▶ [TASK TO CARRY OUT]
Review the material and extract every line in which the word "part" occurs.

(Data extracted from a collection)
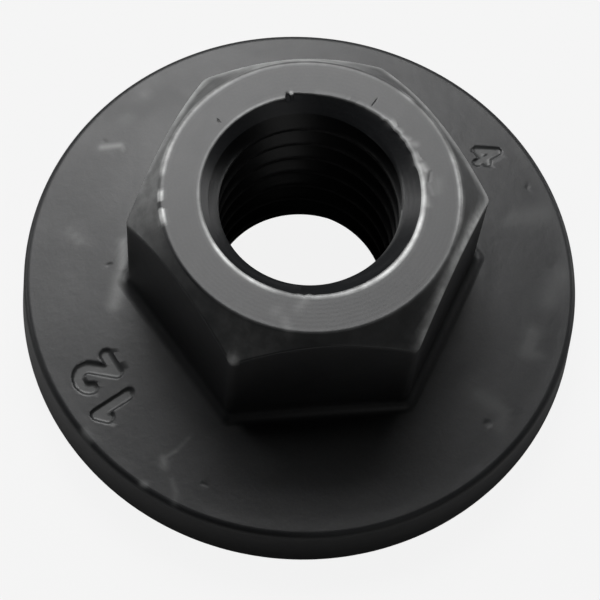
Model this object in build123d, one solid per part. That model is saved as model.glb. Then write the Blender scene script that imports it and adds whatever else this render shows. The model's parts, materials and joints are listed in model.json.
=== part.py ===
from build123d import *

import os
from math import cos, pi, radians, sin, sqrt, tan

# Hexagon nut with a wide serrated flange, forged in one piece and tapped right through.
# Millimetres. The thread's axis is Z and the crests of the serrations lie on z = 0.
# The bore is at the thread's minor diameter; the thread itself isn't cut here.

# Thread
thread_diameter = 12.0
thread_pitch = 1.75
iso_minor_factor = 1.0825  # the minor diameter is this many pitches under the nominal one

# Hexagon
across_flats = 17.7  # as forged, for a wrench of nominal 18
corner_radius = 0.5  # forging radius down the six corners
nut_height = 14.4
crown_width = 0.55  # from the round edge of the top face out to the middle of a flat
crown_slope = 50.0  # of the turned chamfer, in degrees below the top face

# Bore mouths: a countersink at each end, wider than the thread by a small allowance
mouth_allowance = 0.2
top_mouth_angle = 100.0  # included
bearing_mouth_angle = 120.0  # included

# Flange
flange_diameter = 33.0  # at the foot of the rim, where it is widest
rim_height = 3.8
rim_draft = 3.0  # degrees by which the rim narrows upwards
rim_top_radius = 0.35
rim_foot_radius = 0.6
flange_slope = 7.0  # degrees by which the flange rises towards the hexagon
root_radius = 0.8  # between the flange and the hexagon

# Serrations: ratchet teeth on the bearing face, shallow ramps that lock against loosening
tooth_count = 48
tooth_depth = 0.45  # at the rim; it falls to nothing at the axis, so every flank is flat
tooth_land = 0.25  # width of the flat crest, also at the rim
locking_slope = 75.0  # of the steep flank, in degrees from the bearing plane
relief_width = 1.3  # of the recess between the bore's mouth and the teeth, which they run out into
relief_depth = 0.25

# A cutter runs this far past the face that it cuts
overrun = 1.0

flange_radius = flange_diameter / 2
bore_radius = (thread_diameter - iso_minor_factor * thread_pitch) / 2
mouth_radius = (thread_diameter + mouth_allowance) / 2
relief_radius = mouth_radius + relief_width


def revolved(points):
    """Solid of revolution about Z of a closed outline given as (radius, height) points."""
    outline = Plane.XZ * make_face(Polyline(*points, close=True))
    return revolve(outline, axis=Axis.Z)


def flange_blank():
    """Plain disc with a drafted rim and a top that rises as a flat cone."""
    draft = radians(rim_draft)
    # the sharp corner lies this far out, so that the rounded foot is as wide as the flange
    corner = flange_radius + rim_foot_radius * (tan(draft) + 1 / cos(draft) - 1)
    rim_top_reach = corner - rim_height * tan(draft)
    peak = rim_height + rim_top_reach * tan(radians(flange_slope))
    rim_foot = (corner, 0)
    rim_top = (rim_top_reach, rim_height)
    outline = make_face(Polyline((0, 0), rim_foot, rim_top, (0, peak), close=True))
    foot_corner = outline.vertices().sort_by_distance((*rim_foot, 0))[0]
    outline = fillet(foot_corner, rim_foot_radius)
    top_corner = outline.vertices().sort_by_distance((*rim_top, 0))[0]
    outline = fillet(top_corner, rim_top_radius)
    return revolve(Plane.XZ * outline, axis=Axis.Z)


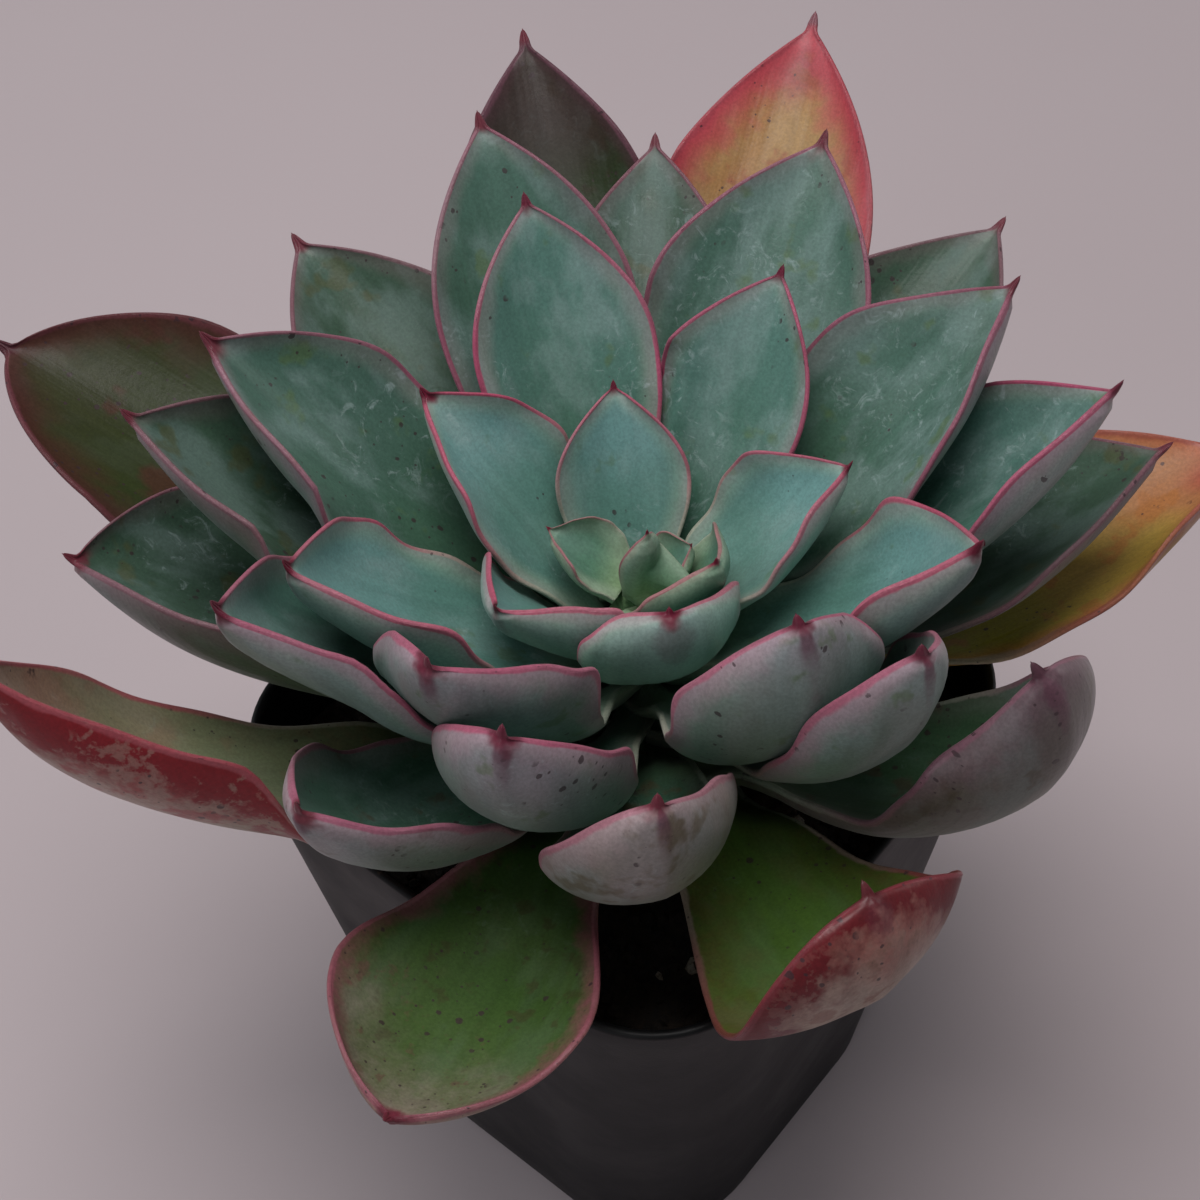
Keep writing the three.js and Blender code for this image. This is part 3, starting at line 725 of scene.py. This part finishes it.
def midrib_points(leaf, foot_radius, s):
    """Points on the leaf's middle line, found by adding up short steps along it."""
    middles = (np.arange(CURVE_STEPS) + 0.5) / CURVE_STEPS
    along, _, _, outward = leaf_frames(leaf, middles)
    start = AXIS + np.array([0, 0, leaf.foot_height]) + outward * foot_radius
    steps = np.vstack([start, along * leaf.length / CURVE_STEPS])
    points = np.cumsum(steps, axis=0)
    knots = np.linspace(0, 1, CURVE_STEPS + 1)
    return np.stack([np.interp(s, knots, points[:, k]) for k in range(3)], axis=1)


def spread_across():
    """Places from one margin to the other, closer together near the margins."""
    even = np.linspace(-1, 1, LEAF_ACROSS)
    return np.sin(0.5 * np.pi * even) * 0.5 + even * 0.5


def section_plan():
    """Places round a leaf's section: share across, its column, side of the skin, and bulge."""
    spread = spread_across()
    columns = np.arange(LEAF_ACROSS)
    turns = np.linspace(0, np.pi, MARGIN_POINTS + 2)[1:-1]
    right = np.full(MARGIN_POINTS, LEAF_ACROSS - 1)
    left = np.zeros(MARGIN_POINTS, int)
    column = np.concatenate([columns, right, columns[::-1], left])
    flat = np.zeros(LEAF_ACROSS)
    under = np.concatenate([flat + 1, 1 - turns / np.pi, flat, turns / np.pi])
    bulge = np.concatenate([flat, np.sin(turns), flat, np.sin(turns)])
    return spread[column], column, under, bulge


def margin_wave(ripple, s, across, seed):
    """Slow and quick ripples that grow towards both margins and die out at foot and tip."""
    which = np.sign(across)
    rise = np.sqrt(np.maximum(np.sin(np.pi * s), 0))
    slow = np.sin(SLOW_RIPPLES * np.pi * s + 0.9 * which) * np.abs(across) ** 3
    quick = np.sin(QUICK_RIPPLES * np.pi * s + 2.1 * which + seed) * np.abs(across) ** 5
    return ripple * slow * rise + QUICK_RIPPLE_SHARE * ripple * quick * rise


def leaf_depth(leaf, thickness, s, across, half, pinch):
    """The leaf's thickness: most along its keel, least at its margins, and less to the tip."""
    keel = thickness * (1 - 0.45 * s - 0.35 * s ** 6)
    edge = EDGE_THICKNESS * min(max(leaf.width / FULL_EDGE_WIDTH, LEAST_EDGE_SHARE), 1)
    full = edge + (keel - edge) * (1 - np.abs(across) ** 2.4)
    slim = np.clip(half / 2, 0.25, 1)
    return np.maximum(full * slim, edge) * pinch


def skin_offset(leaf, depth, s, across, under, half, seed):
    """How far the skin lies off the middle surface, with a keel below and shallow dents."""
    offset = UPPER_SHARE * depth - depth * (1 - np.cos(np.pi * under)) / 2
    ridge = np.exp(-(across / KEEL_HALF_WIDTH_SHARE) ** 2)
    ridge = KEEL_RIDGE * smooth((s - 0.5) / 0.4) * ridge
    offset = offset - ridge * np.minimum(half / 5, 1) * (under > 0.99)
    dent = np.sin(0.19 * leaf.length * s + 1.7 * seed) * np.cos(2.6 * across + 0.9 * seed)
    return offset + DENT_DEPTH * dent * np.minimum(half / 8, 1) * (1 - across ** 4)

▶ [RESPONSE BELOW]
Model this object in build123d, one solid per part. That model is saved as model.glb. Then write the Blender scene script that imports it and adds whatever else this render shows. The model's parts, materials and joints are listed in model.json.
=== part.py ===
Keep writing the three.js and Blender code for this image. This is part 3, starting at line 725 of scene.py. This part finishes it.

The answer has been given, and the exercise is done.